The code up to and including the regression worked. The code around final_nested needed some changes as follows:
(1) the syntax was newdata not newData
(2) the predict was looking for a x name down at the field level so earlier I created a nestedData2 where the nest had an internal name of "x"
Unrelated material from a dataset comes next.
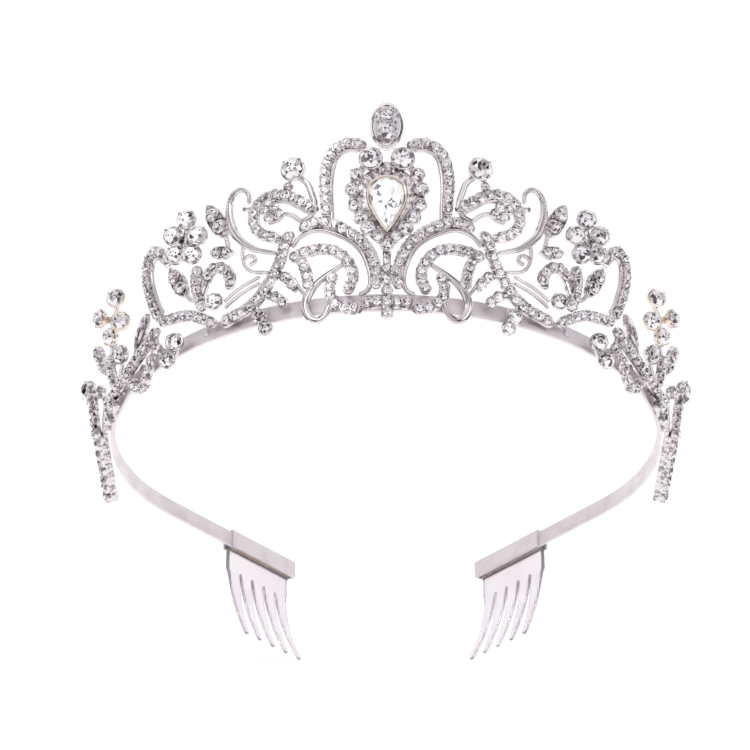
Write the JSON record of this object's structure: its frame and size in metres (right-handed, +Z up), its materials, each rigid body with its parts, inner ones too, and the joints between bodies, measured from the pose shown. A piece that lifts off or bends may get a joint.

The question I had with -type (bottom of code) has now gone away.
regards
Boffin
library(dplyr)
library(purrr)
library(tidyr)
# Create dataset (+ fake dataset) ----
theData <- data.frame(
type = c(1, 1, 2, 2),
x = c(1, 2, 3, 4),
y = c(11, 12, 13, 14),
fakeX = c(3, 4, 5, 6)
)
# Nest the data by type ----
nestedData1 <- theData %>%
select(type,y,x) %>%
group_by(type) %>%
nest(data = c(y, x)) %>% # x=fakex removed need to have the fakeX = 'x' else predict will not work
ungroup()
nestedData2 <- theData %>%
select(type,fakeX) %>%
group_by(type) %>%
rename(x=fakeX ) %>% # rename X
nest(fakeX = x )%>% # x=fakex removed need to have the fakeX = 'x' else predict will not work
ungroup()
nestedData <- merge(nestedData1,nestedData2) # 3 objects in dataset are type, fakeX, data
# Run model for each type ----
nestedData <- nestedData %>%
mutate(
model = map(.x = data, ~ lm(y ~ x, data = .x))
)
## the model moans as it is a very poor (meaningless) statistically - not a problem if i had many data points
# Predict values using fake data ----
final_nested <- nestedData %>%
mutate(
yEst = map2(
.x = model,
.y = fakeX, # this line passes 'x' into the model
.f = ~ predict(object = .x, newdata = .y) # newdata not newData
)
)
final_nested
# check out the modelling
summary(nestedData[[1,"model"]]) # works 1 line
summary(nestedData[[2,"model"]]) # works 1 line
predict(object=nestedData[[1,"model"]],newdata = data.frame(x=6)) # 6*1 + 10 = 16
# Select and unnest numeric columns ----
final_nested %>%
select(type, fakeX, yEst) %>%
unnest(cols =-type) # now works
You are right regarding the typo in my code. Indeed, the argument is newdata and not newData. And glad you have been able to make it work to your liking. You should mark your own code as the solution.